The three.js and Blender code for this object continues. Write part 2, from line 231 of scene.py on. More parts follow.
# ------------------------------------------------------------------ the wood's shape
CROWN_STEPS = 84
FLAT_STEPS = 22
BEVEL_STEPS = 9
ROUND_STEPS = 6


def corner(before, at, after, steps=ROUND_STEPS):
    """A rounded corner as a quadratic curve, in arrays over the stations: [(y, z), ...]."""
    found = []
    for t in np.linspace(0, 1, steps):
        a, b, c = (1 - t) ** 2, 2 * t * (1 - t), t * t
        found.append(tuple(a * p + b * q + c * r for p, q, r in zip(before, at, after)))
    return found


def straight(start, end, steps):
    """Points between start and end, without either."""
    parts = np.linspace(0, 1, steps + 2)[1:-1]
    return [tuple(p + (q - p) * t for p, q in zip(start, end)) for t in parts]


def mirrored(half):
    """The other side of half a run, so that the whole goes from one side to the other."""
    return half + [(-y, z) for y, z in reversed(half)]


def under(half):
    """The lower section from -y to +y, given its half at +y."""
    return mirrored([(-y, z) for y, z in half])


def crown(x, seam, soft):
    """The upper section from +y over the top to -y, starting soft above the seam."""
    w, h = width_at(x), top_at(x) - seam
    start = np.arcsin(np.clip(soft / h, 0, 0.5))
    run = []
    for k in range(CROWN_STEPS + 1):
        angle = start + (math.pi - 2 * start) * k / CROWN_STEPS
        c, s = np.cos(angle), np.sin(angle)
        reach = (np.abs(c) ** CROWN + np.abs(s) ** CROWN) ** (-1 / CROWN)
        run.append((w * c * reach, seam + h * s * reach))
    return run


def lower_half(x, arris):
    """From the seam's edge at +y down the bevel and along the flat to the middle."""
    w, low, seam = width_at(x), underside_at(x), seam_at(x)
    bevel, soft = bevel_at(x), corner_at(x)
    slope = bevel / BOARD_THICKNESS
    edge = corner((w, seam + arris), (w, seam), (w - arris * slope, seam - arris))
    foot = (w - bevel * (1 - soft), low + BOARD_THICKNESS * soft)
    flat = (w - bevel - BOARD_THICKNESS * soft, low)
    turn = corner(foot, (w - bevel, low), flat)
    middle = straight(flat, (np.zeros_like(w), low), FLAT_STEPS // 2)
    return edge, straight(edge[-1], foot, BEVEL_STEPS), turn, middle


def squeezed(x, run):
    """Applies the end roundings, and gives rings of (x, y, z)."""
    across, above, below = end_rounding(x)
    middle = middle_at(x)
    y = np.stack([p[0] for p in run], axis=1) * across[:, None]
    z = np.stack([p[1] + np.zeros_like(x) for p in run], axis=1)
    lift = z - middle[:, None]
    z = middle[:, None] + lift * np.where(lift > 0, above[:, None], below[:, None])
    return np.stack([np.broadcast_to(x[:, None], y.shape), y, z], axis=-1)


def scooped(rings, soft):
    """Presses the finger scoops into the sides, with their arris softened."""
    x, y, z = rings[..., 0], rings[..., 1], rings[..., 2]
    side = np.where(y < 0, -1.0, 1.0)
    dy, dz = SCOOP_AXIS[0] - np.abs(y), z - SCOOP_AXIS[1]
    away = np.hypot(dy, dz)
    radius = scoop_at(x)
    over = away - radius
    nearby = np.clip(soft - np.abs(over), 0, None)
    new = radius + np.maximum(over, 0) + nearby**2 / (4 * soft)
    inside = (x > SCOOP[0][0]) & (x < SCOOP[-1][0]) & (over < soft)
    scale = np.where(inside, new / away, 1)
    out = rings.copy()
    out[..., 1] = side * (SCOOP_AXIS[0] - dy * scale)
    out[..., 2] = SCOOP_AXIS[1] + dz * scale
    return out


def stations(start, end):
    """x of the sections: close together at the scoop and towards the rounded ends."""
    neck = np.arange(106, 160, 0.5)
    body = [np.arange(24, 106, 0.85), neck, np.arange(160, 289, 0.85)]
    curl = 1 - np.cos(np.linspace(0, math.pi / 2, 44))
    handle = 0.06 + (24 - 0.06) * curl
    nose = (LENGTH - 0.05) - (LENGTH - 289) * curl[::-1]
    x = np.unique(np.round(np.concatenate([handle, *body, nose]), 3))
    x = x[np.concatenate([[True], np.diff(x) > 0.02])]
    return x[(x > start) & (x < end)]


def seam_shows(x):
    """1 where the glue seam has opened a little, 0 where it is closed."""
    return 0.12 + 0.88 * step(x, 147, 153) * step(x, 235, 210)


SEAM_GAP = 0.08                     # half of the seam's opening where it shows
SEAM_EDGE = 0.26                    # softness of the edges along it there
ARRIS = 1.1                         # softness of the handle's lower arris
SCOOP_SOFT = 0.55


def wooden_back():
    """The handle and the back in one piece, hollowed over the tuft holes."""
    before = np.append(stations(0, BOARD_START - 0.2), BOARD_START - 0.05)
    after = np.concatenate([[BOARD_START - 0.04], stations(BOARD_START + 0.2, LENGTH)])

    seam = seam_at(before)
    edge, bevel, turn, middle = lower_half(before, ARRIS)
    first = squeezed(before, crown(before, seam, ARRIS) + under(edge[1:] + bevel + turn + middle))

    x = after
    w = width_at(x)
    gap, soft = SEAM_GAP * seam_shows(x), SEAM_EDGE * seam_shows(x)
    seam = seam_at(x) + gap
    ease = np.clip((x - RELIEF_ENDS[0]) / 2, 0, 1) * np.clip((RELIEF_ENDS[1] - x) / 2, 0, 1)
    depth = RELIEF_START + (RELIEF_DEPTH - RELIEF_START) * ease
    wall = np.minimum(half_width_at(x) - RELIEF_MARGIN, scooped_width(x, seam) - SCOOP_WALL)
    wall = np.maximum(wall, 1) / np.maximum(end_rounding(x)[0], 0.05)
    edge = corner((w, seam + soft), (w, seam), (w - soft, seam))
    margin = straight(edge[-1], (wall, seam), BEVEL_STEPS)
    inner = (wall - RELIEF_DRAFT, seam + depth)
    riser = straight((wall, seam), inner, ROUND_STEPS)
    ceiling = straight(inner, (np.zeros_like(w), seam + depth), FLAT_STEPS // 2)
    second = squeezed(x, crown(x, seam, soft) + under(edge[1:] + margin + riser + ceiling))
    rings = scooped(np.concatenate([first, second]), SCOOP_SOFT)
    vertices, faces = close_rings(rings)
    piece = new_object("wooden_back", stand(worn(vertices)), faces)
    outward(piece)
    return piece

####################

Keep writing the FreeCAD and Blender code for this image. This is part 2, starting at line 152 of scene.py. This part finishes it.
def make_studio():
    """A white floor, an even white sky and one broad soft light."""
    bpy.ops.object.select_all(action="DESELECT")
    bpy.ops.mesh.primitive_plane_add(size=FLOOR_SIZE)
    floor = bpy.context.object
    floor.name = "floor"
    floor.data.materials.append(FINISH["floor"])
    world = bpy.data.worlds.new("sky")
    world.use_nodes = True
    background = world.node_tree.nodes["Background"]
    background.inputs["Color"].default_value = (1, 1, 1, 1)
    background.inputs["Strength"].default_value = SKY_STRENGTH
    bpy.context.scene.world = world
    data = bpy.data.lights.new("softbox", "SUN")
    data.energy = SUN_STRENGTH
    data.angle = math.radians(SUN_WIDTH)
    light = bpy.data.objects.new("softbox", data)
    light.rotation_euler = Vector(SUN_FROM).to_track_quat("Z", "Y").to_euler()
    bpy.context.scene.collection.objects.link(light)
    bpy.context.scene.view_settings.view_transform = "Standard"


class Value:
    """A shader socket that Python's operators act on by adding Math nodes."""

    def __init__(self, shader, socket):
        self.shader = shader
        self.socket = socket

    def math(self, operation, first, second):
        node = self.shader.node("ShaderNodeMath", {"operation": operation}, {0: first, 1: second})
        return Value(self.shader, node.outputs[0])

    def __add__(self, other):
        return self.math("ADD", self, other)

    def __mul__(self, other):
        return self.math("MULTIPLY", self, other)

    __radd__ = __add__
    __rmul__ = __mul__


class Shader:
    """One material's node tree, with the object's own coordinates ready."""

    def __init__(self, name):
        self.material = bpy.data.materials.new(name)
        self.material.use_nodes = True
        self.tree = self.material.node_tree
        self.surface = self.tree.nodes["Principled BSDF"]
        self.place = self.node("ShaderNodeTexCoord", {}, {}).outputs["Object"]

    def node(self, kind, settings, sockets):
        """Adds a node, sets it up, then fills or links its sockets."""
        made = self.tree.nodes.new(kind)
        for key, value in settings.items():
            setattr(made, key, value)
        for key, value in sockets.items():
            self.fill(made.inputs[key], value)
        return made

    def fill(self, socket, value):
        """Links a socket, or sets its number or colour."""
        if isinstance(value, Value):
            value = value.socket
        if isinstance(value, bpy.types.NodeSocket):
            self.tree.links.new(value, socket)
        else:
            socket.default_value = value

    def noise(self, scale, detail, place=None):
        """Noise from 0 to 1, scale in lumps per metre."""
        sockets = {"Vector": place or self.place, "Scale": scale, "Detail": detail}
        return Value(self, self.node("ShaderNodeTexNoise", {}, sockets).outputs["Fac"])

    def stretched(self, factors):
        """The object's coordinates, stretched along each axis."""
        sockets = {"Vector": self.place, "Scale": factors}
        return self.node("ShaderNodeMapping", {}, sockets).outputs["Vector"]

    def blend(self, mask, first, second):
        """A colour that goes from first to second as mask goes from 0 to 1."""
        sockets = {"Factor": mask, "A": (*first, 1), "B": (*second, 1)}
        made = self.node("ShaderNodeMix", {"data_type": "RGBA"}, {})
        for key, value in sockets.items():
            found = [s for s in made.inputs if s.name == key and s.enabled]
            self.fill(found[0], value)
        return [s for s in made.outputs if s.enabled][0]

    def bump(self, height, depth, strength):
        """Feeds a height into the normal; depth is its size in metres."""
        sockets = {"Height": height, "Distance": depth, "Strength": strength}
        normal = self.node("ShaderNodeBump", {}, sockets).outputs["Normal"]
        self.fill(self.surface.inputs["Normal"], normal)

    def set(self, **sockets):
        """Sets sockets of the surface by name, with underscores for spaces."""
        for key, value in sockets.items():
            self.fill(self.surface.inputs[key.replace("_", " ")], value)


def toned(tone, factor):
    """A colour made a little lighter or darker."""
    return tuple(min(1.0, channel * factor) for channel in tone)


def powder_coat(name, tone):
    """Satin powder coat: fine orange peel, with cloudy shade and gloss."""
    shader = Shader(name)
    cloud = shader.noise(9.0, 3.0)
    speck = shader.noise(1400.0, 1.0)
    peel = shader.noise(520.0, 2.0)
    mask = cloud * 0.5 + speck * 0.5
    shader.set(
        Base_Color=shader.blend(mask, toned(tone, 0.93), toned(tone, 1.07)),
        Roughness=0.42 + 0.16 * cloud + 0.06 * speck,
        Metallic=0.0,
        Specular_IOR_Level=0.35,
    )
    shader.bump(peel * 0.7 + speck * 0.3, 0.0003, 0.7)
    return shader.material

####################

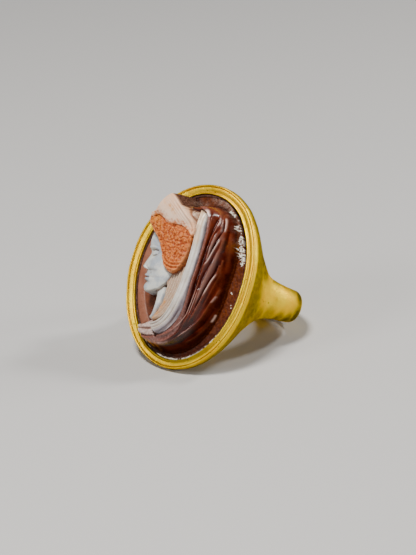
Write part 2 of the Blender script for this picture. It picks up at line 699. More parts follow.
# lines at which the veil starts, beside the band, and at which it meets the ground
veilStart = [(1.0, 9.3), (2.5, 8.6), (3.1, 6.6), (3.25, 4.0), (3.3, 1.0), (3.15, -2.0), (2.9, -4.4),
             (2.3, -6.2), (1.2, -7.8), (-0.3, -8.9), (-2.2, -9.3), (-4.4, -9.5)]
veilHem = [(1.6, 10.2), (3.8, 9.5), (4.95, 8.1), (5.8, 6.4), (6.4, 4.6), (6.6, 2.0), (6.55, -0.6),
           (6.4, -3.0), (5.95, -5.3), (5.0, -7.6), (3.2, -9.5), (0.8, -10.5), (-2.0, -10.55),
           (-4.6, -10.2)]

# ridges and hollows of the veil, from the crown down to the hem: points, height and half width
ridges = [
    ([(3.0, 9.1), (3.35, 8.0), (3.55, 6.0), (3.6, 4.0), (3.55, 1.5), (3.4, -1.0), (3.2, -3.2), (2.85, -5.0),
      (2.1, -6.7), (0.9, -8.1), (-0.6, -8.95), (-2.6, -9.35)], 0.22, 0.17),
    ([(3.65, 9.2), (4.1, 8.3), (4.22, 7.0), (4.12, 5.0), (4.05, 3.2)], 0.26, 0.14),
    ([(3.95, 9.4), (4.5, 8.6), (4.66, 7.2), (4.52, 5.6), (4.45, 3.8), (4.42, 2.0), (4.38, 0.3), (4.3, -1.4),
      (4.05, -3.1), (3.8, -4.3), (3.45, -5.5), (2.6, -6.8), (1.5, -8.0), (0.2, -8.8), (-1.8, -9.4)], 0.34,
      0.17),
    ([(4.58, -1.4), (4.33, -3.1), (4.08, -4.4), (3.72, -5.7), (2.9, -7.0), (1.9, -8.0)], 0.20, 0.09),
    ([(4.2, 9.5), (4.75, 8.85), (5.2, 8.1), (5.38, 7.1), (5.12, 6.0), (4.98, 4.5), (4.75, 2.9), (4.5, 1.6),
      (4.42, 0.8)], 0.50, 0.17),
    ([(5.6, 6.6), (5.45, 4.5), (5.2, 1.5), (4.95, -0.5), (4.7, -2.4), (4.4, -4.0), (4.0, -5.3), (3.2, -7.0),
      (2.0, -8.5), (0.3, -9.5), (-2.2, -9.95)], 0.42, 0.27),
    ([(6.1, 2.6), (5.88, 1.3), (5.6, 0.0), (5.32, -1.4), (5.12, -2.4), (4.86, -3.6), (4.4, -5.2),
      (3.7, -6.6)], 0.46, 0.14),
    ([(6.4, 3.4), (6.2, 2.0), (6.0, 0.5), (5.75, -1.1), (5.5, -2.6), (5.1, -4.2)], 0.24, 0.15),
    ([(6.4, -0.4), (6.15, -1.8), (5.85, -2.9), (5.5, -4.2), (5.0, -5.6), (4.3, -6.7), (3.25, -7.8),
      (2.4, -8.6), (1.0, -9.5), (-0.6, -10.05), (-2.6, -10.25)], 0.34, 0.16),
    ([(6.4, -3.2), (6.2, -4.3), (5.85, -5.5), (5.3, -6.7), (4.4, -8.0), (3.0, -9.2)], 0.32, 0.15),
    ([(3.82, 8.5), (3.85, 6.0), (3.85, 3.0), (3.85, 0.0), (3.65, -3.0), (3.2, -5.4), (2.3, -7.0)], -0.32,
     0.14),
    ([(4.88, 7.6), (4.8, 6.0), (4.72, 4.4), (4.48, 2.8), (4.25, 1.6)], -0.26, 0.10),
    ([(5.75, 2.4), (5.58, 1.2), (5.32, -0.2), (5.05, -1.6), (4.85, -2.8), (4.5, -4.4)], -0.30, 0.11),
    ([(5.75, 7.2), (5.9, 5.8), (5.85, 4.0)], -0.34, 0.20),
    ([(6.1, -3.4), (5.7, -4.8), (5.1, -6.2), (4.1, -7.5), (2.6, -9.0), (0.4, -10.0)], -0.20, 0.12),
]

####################

● **EXERCISE AIM**:
Take the listing above and repeat exactly the lines from the one containing "The three.js and" through the one containing "ROUND_STEPS = 6", both included.

● **COMPLETED EXERCISE**:
The three.js and Blender code for this object continues. Write part 2, from line 231 of scene.py on. More parts follow.
# ------------------------------------------------------------------ the wood's shape
CROWN_STEPS = 84
FLAT_STEPS = 22
BEVEL_STEPS = 9
ROUND_STEPS = 6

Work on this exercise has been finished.